== WRITTEN REQUEST ==
Copy every line of the material below word for word.

== DATA SHOWN ==
-*-

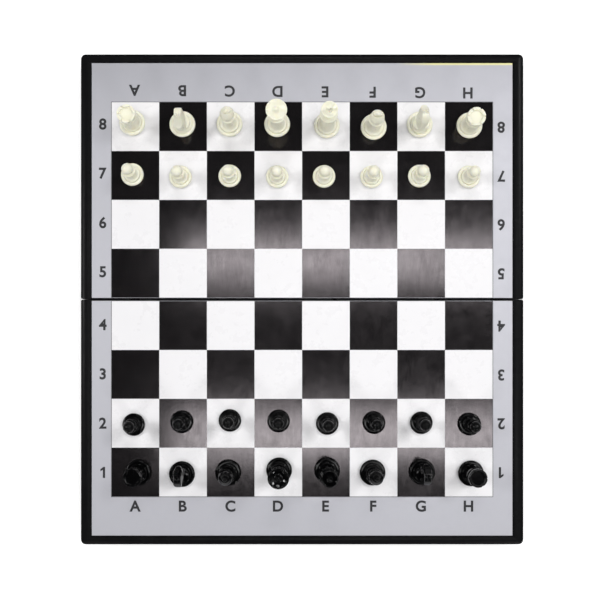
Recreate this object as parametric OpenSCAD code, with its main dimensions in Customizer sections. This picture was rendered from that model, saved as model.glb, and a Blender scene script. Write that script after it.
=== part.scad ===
// Folding magnetic chess set, opened flat.
//
// +X runs along the ranks from file A to file H, +Y runs from rank 1 to rank 8 and +Z is up.
// The origin is on the table, in the middle of the fold. Sizes are in millimetres.
// "near" is the half with ranks 1 to 4, on the -Y side, and "far" is the half with ranks 5 to 8.

/* [Case] */
// Width of the board, across the files
board_w = 288; // [270:1:320]
// Length of each half case, across four ranks
half_l = 159.25; // [154:0.25:180]
// Height of the half cases
case_h = 20; // [16:0.5:30]
// Thickness of the outer walls
wall_t = 2; // [1.6:0.1:3]
// Thickness of the moulded floor under the steel plate
top_t = 2; // [1.5:0.1:3]
// Width of the crowned rim along the sides
side_rim_w = 7; // [5:0.25:9]
// Width of the crowned rim along the outer end
end_rim_w = 5.65; // [4:0.05:8]
// Drop of the rim's crown from its ridge to its edges
crown_drop = 0.8; // [0.4:0.1:1.2]
// How far the face lies below the ridge of the rim
face_drop = 0.7; // [0.4:0.1:1.5]
// Width of the low lip between the face and the fold
fold_lip_w = 0.6; // [0.4:0.1:1.5]
// Gap between the two halves at the fold
fold_gap = 0.5; // [0.3:0.1:1]
// Corner radius at the outer corners
corner_r = 3.5; // [2:0.25:6]
// Corner radius at the ends of the fold
fold_corner_r = 1.2; // [0.6:0.1:2]
// Width of the thumb notch in the outer wall
notch_w = 26; // [16:1:40]
// Height of the thumb notch above the table
notch_h = 3.2; // [2:0.2:6]

/* [Ribs] */
// Thickness of the stiffening ribs
rib_t = 1.2; // [0.8:0.1:2]
// Depth of the stiffening ribs under the floor
rib_h = 2.2; // [1:0.1:4]
// Number of ribs that run from the fold to the outer wall
rib_count = 5; // [2:1:9]

/* [Face] */
// Thickness of the steel plate
plate_t = 0.4; // [0.2:0.05:0.8]
// Thickness of the printed film
film_t = 0.2; // [0.1:0.05:0.4]
// Thickness of the foil squares
foil_t = 0.1; // [0.05:0.05:0.2]
// Gap between neighbouring foil squares
foil_gap = 0.1; // [0.05:0.05:0.4]
// Gap round the plate and the film in their recess
sheet_gap = 0.1; // [0.05:0.05:0.3]
// Width of the silver border beside the squares, from the board's edge
side_border_w = 20; // [16:0.5:32]
// Width of the silver border beyond the last rank, from the board's end
end_border_w = 31.15; // [24:0.05:40]
// Margin between the squares and the film's edge at the fold
fold_margin = 0.2; // [0.1:0.1:2]

/* [Hinges] */
// Distance of each hinge from the side of the board
hinge_in = 39; // [26:1:60]
// Distance of a pin from its half's fold face and from its rim plane
pin_in = 3; // [2.6:0.1:5]
// Diameter of the hinge pins
pin_d = 1.6; // [1.2:0.1:2.4]
// Length of the hinge pins
pin_l = 15; // [10:0.5:20]
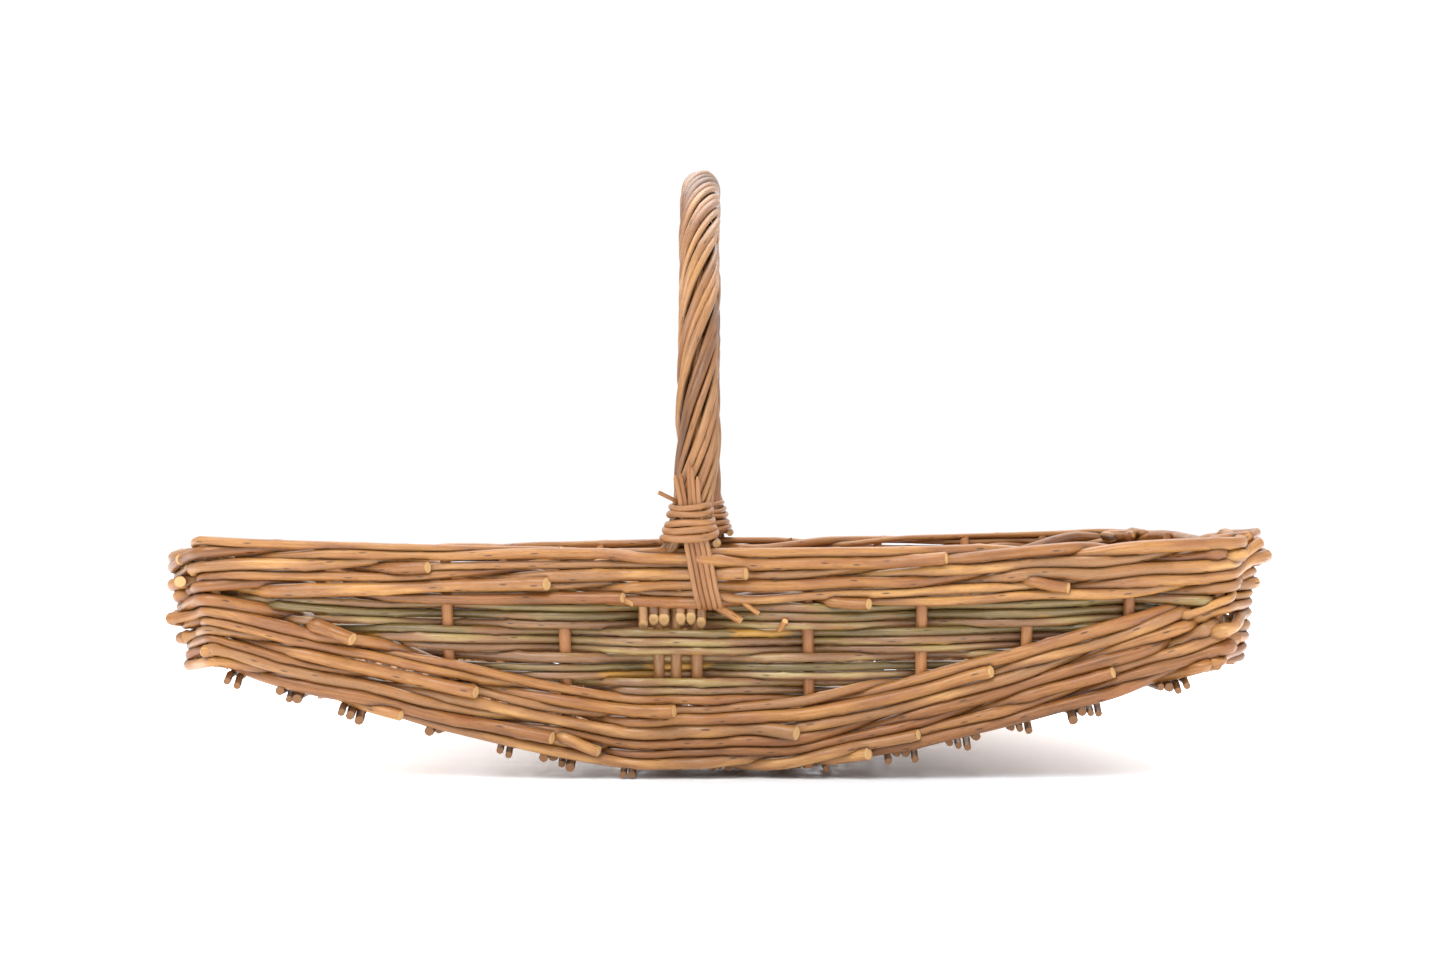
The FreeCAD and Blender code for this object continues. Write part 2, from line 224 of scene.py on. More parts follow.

-*-

== ANSWER FOR THE TASK ==
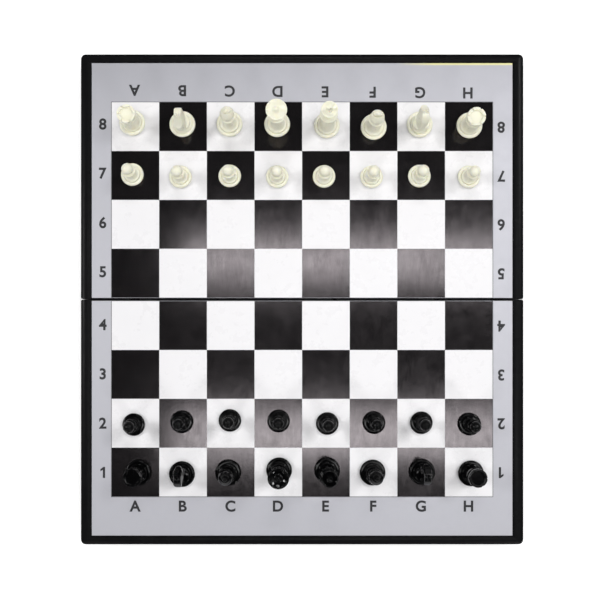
Recreate this object as parametric OpenSCAD code, with its main dimensions in Customizer sections. This picture was rendered from that model, saved as model.glb, and a Blender scene script. Write that script after it.
=== part.scad ===
// Folding magnetic chess set, opened flat.
//
// +X runs along the ranks from file A to file H, +Y runs from rank 1 to rank 8 and +Z is up.
// The origin is on the table, in the middle of the fold. Sizes are in millimetres.
// "near" is the half with ranks 1 to 4, on the -Y side, and "far" is the half with ranks 5 to 8.

/* [Case] */
// Width of the board, across the files
board_w = 288; // [270:1:320]
// Length of each half case, across four ranks
half_l = 159.25; // [154:0.25:180]
// Height of the half cases
case_h = 20; // [16:0.5:30]
// Thickness of the outer walls
wall_t = 2; // [1.6:0.1:3]
// Thickness of the moulded floor under the steel plate
top_t = 2; // [1.5:0.1:3]
// Width of the crowned rim along the sides
side_rim_w = 7; // [5:0.25:9]
// Width of the crowned rim along the outer end
end_rim_w = 5.65; // [4:0.05:8]
// Drop of the rim's crown from its ridge to its edges
crown_drop = 0.8; // [0.4:0.1:1.2]
// How far the face lies below the ridge of the rim
face_drop = 0.7; // [0.4:0.1:1.5]
// Width of the low lip between the face and the fold
fold_lip_w = 0.6; // [0.4:0.1:1.5]
// Gap between the two halves at the fold
fold_gap = 0.5; // [0.3:0.1:1]
// Corner radius at the outer corners
corner_r = 3.5; // [2:0.25:6]
// Corner radius at the ends of the fold
fold_corner_r = 1.2; // [0.6:0.1:2]
// Width of the thumb notch in the outer wall
notch_w = 26; // [16:1:40]
// Height of the thumb notch above the table
notch_h = 3.2; // [2:0.2:6]

/* [Ribs] */
// Thickness of the stiffening ribs
rib_t = 1.2; // [0.8:0.1:2]
// Depth of the stiffening ribs under the floor
rib_h = 2.2; // [1:0.1:4]
// Number of ribs that run from the fold to the outer wall
rib_count = 5; // [2:1:9]

/* [Face] */
// Thickness of the steel plate
plate_t = 0.4; // [0.2:0.05:0.8]
// Thickness of the printed film
film_t = 0.2; // [0.1:0.05:0.4]
// Thickness of the foil squares
foil_t = 0.1; // [0.05:0.05:0.2]
// Gap between neighbouring foil squares
foil_gap = 0.1; // [0.05:0.05:0.4]
// Gap round the plate and the film in their recess
sheet_gap = 0.1; // [0.05:0.05:0.3]
// Width of the silver border beside the squares, from the board's edge
side_border_w = 20; // [16:0.5:32]
// Width of the silver border beyond the last rank, from the board's end
end_border_w = 31.15; // [24:0.05:40]
// Margin between the squares and the film's edge at the fold
fold_margin = 0.2; // [0.1:0.1:2]

/* [Hinges] */
// Distance of each hinge from the side of the board
hinge_in = 39; // [26:1:60]
// Distance of a pin from its half's fold face and from its rim plane
pin_in = 3; // [2.6:0.1:5]
// Diameter of the hinge pins
pin_d = 1.6; // [1.2:0.1:2.4]
// Length of the hinge pins
pin_l = 15; // [10:0.5:20]
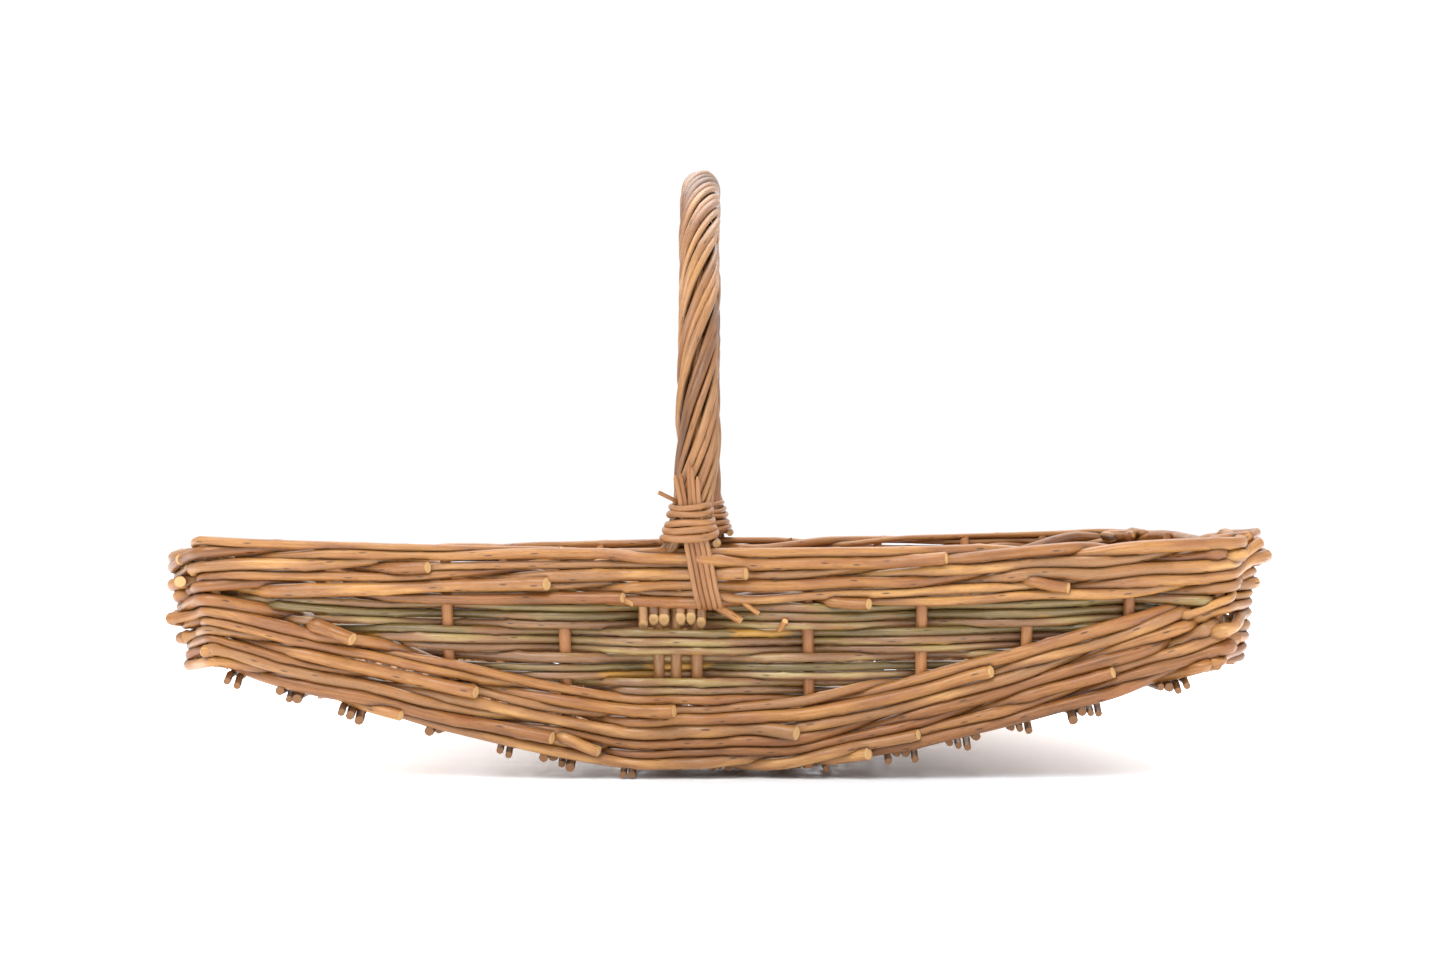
The FreeCAD and Blender code for this object continues. Write part 2, from line 224 of scene.py on. More parts follow.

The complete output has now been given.